Exercise instructions: Reproduce only the lines from the one containing "Model this object" through the one containing "hole_bottom = 133; // [60:1:150]", exactly as written and with both ends included.

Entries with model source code
>> Start

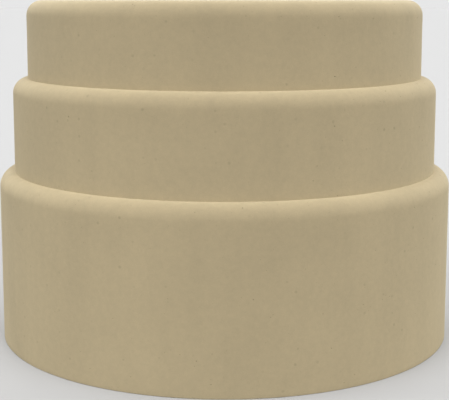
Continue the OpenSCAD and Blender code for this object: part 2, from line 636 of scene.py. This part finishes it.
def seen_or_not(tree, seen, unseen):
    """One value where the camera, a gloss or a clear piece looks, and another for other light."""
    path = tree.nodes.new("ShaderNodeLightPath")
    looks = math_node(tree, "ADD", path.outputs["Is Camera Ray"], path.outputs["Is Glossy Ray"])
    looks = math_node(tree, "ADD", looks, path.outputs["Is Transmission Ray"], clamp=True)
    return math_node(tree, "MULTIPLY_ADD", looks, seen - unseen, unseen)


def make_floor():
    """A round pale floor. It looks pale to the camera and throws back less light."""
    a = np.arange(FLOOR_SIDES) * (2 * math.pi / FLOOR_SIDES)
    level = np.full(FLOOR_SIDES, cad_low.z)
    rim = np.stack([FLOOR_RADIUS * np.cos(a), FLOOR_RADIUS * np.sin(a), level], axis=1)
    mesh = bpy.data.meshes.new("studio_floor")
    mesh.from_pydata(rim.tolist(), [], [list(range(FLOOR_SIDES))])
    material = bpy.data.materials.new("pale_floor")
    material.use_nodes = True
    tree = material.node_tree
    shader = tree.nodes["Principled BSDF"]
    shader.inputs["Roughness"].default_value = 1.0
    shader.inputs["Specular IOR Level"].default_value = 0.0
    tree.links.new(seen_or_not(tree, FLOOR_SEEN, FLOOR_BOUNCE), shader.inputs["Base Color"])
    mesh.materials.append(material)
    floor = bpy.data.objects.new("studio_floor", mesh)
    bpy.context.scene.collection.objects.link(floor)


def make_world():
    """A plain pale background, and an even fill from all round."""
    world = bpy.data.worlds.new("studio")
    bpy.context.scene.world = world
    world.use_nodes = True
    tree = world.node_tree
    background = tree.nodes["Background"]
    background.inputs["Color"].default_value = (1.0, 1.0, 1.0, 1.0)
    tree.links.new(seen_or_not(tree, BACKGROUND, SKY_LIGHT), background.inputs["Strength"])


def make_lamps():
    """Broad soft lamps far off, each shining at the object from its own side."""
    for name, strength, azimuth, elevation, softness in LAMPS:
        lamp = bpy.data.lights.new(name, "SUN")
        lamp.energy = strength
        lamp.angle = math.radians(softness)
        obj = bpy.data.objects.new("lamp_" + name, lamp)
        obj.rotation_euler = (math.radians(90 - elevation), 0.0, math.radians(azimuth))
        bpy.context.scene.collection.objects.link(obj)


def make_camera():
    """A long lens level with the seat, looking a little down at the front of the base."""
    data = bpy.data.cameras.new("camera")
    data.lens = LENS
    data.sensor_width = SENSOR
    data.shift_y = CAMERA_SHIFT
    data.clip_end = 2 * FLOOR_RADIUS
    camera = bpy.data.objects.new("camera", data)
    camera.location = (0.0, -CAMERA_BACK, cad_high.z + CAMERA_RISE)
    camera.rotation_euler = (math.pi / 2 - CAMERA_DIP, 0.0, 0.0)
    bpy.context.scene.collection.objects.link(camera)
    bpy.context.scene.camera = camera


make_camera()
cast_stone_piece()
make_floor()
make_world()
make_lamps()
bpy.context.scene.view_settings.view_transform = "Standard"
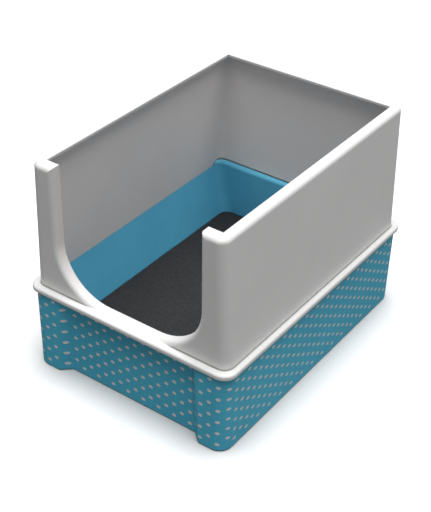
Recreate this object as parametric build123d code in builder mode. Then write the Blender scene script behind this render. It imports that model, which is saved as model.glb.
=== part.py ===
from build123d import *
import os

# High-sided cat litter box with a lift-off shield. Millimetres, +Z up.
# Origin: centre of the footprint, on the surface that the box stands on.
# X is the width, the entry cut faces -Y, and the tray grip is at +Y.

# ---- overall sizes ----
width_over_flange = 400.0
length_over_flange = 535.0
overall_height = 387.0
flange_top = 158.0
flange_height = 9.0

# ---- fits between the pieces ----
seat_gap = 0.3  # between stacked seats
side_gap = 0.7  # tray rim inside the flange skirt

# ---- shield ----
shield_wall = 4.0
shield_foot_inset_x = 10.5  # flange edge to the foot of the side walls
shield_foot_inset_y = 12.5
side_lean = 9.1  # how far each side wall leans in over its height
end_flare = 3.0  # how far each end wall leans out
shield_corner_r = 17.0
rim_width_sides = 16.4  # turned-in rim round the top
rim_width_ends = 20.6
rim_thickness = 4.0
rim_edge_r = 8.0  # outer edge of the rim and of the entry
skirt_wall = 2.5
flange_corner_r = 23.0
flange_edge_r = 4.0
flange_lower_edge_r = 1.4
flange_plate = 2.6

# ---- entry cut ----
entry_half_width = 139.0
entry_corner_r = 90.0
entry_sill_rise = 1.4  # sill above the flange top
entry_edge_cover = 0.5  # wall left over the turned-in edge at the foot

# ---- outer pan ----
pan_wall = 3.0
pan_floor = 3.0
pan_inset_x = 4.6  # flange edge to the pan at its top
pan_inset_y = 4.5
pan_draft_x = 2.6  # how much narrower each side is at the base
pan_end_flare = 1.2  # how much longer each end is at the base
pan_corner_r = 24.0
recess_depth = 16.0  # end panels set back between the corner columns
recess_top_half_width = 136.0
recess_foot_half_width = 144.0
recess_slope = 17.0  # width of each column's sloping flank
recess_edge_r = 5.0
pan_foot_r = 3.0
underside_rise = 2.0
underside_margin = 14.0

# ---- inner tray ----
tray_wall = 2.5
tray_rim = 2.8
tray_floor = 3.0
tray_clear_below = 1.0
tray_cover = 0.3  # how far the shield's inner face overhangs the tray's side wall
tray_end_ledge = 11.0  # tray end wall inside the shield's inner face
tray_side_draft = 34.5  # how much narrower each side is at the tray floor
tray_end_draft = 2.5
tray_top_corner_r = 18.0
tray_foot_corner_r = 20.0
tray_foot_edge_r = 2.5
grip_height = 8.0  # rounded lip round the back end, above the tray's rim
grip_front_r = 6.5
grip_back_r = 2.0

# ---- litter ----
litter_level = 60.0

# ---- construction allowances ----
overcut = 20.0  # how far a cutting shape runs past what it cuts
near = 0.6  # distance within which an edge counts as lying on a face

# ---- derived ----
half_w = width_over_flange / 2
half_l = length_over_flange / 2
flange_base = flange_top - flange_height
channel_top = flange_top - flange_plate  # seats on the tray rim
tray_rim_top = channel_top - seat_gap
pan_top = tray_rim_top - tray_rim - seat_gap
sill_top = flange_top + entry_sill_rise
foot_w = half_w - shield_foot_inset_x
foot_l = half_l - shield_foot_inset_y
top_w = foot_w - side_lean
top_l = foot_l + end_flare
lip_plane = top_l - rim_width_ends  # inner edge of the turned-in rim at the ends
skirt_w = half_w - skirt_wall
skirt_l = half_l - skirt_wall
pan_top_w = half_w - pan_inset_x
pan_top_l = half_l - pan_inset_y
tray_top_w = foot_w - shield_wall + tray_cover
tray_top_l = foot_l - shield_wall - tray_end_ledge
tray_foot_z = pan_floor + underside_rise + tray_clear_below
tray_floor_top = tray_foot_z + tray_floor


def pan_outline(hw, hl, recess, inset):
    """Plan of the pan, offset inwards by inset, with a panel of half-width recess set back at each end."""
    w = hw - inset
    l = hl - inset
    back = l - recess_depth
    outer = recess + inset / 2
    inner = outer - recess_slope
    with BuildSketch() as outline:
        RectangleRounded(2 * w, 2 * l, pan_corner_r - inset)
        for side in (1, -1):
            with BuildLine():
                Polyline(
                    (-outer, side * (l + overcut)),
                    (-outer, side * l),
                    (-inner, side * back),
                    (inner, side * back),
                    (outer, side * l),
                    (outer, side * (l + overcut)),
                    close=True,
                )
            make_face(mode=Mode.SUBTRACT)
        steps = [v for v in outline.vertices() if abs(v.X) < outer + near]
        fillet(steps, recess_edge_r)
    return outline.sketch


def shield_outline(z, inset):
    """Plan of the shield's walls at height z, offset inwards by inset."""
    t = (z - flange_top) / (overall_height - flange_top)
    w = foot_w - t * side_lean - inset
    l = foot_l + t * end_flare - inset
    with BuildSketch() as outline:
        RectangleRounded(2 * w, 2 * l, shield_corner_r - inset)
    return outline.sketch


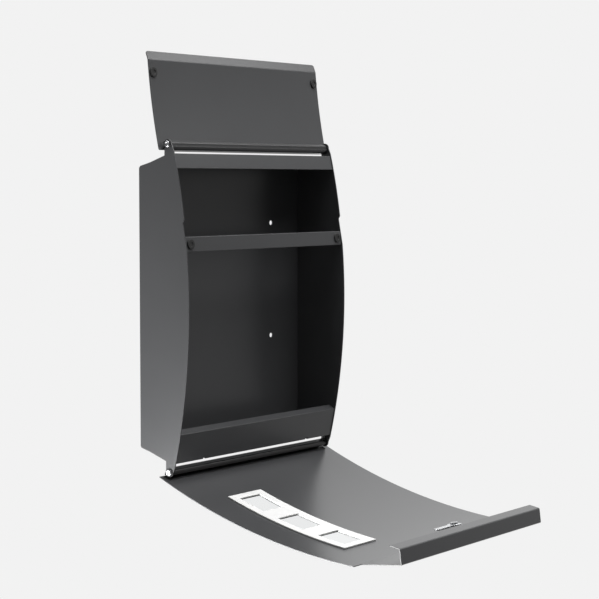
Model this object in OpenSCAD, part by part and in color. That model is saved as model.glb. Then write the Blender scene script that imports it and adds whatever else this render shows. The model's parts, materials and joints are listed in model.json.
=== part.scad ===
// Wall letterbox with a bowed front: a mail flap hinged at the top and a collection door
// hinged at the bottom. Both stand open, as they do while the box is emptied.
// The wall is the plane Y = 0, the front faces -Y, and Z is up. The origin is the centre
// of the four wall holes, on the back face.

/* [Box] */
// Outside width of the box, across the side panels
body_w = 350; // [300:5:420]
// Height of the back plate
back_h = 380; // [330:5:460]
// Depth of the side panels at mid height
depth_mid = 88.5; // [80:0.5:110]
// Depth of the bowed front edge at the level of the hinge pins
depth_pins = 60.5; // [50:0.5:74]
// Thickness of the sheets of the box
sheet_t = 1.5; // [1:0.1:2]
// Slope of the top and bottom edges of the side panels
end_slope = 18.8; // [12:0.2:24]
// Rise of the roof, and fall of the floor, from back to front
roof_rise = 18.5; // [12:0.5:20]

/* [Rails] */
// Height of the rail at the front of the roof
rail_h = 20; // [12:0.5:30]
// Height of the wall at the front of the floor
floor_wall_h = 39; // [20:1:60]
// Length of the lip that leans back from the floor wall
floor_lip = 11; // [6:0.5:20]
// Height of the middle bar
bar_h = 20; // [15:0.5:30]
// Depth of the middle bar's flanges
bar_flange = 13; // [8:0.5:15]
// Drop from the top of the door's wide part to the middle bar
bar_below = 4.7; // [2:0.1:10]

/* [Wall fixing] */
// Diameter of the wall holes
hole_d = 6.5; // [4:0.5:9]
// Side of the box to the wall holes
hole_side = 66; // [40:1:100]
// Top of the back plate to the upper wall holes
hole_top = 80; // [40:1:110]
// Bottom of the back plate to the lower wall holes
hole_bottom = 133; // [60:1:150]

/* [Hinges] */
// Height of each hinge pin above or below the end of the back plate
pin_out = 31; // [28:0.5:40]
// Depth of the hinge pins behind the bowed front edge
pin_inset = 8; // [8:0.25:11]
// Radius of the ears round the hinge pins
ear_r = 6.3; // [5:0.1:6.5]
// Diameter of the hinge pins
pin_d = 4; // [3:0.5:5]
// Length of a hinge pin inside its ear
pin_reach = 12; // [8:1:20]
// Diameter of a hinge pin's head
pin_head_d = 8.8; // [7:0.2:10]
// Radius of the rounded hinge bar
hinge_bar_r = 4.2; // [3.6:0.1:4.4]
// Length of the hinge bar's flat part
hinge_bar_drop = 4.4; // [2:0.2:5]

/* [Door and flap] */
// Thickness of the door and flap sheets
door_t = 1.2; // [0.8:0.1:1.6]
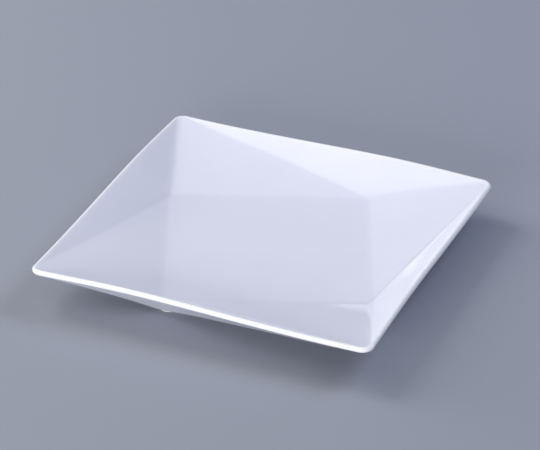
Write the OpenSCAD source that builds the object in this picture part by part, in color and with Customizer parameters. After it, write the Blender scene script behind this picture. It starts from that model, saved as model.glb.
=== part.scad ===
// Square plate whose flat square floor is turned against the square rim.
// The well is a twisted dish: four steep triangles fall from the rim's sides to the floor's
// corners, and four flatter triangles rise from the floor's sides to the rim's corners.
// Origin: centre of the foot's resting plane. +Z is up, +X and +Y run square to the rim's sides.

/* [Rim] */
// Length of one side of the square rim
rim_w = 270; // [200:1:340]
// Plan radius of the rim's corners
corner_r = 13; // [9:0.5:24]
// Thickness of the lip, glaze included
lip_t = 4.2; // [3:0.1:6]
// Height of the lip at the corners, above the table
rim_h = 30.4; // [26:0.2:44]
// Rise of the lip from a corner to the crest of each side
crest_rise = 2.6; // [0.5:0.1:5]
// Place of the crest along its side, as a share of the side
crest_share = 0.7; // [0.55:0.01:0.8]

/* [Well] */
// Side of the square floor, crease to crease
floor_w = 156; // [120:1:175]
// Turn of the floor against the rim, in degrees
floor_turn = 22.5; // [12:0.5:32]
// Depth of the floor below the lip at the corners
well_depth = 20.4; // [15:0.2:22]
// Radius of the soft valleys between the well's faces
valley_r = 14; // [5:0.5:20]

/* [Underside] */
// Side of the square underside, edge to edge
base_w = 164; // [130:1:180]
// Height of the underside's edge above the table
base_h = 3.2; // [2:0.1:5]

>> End

Worked solution:
Model this object in OpenSCAD, part by part and in color. That model is saved as model.glb. Then write the Blender scene script that imports it and adds whatever else this render shows. The model's parts, materials and joints are listed in model.json.
=== part.scad ===
// Wall letterbox with a bowed front: a mail flap hinged at the top and a collection door
// hinged at the bottom. Both stand open, as they do while the box is emptied.
// The wall is the plane Y = 0, the front faces -Y, and Z is up. The origin is the centre
// of the four wall holes, on the back face.

/* [Box] */
// Outside width of the box, across the side panels
body_w = 350; // [300:5:420]
// Height of the back plate
back_h = 380; // [330:5:460]
// Depth of the side panels at mid height
depth_mid = 88.5; // [80:0.5:110]
// Depth of the bowed front edge at the level of the hinge pins
depth_pins = 60.5; // [50:0.5:74]
// Thickness of the sheets of the box
sheet_t = 1.5; // [1:0.1:2]
// Slope of the top and bottom edges of the side panels
end_slope = 18.8; // [12:0.2:24]
// Rise of the roof, and fall of the floor, from back to front
roof_rise = 18.5; // [12:0.5:20]

/* [Rails] */
// Height of the rail at the front of the roof
rail_h = 20; // [12:0.5:30]
// Height of the wall at the front of the floor
floor_wall_h = 39; // [20:1:60]
// Length of the lip that leans back from the floor wall
floor_lip = 11; // [6:0.5:20]
// Height of the middle bar
bar_h = 20; // [15:0.5:30]
// Depth of the middle bar's flanges
bar_flange = 13; // [8:0.5:15]
// Drop from the top of the door's wide part to the middle bar
bar_below = 4.7; // [2:0.1:10]

/* [Wall fixing] */
// Diameter of the wall holes
hole_d = 6.5; // [4:0.5:9]
// Side of the box to the wall holes
hole_side = 66; // [40:1:100]
// Top of the back plate to the upper wall holes
hole_top = 80; // [40:1:110]
// Bottom of the back plate to the lower wall holes
hole_bottom = 133; // [60:1:150]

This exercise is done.